Neither the Aidersen Institute nor anyone else from the Rosernes Dal ever responded to these accusations and insults. As I heard, throughout this decade of debate and controversy, the Valley was defended by both their colleagues from the Elders of Lesley Gate—those specialised in the same sectors and fields of studies as them—and by great spiritual personalities from outside the Valley, major intellectuals, foreign to the field of medical sciences, most of whom were graduates of the great universities and institutes of the 9th century, ranging from those of Grand Torneo and Blomsterfor to those of New Upsala.
I remember what
Atterman of Blomsterfor once said: that for a new species that’s still in its prime, like the human species, it is ridiculous to express fears of its degeneration and eventual downfall. “Only during the last few centuries have we slightly begun to find our way,” he used to say, “and we have no connection to the ancient spirit anymore. Our decline is still very far away.”
However, it is said that the venerable metropolises of the North and, above all, the alma mater of the modern spirit, the eternal Norfor, stood as the most powerful defenders of the Volkists. Carstens, Orlik, Vera Brandes and the Ekersborg Institute condemned those few scientists that were “searching for pathological causes in order to explain and simultaneously spoil the kindest and truest discovery of the human spirit in history.” They even reminded them that countless times in the past great universal truths and discoveries in science and other areas of the human spirit had seemed completely improbable and were severely criticised. And countless times in the past the pioneers had been unfairly blamed and scorned and had suffered a very “unhappy” ending.

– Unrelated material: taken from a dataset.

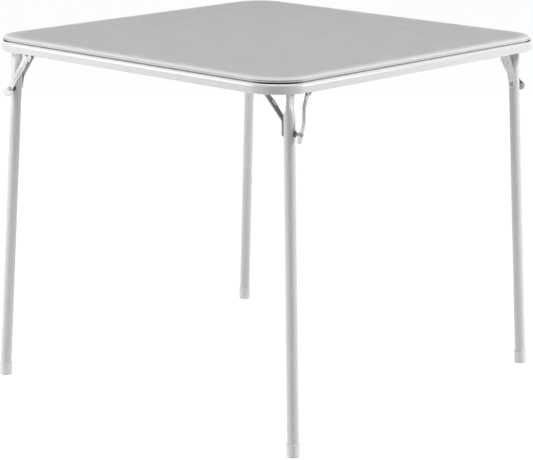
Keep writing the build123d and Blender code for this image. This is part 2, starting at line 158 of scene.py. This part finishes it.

As far as the accusations that the Valley “doesn’t give birth to very robust animals” are concerned, the defenders argued that “that’s not supposed to be its purpose at all; plus such a mission wouldn’t be very honourable”. We abound in beings with spiritual mediocrity that are only useful for their own well-being and not worthy of doing anything more. But we also abound in beings with true spiritual superiority and faith and real capability for global contribution, and yet, none of those beings who have lived among us, from ancient times until today, would fit your measurements of the ideal psychological type of human being, the robust animal that you preach about.”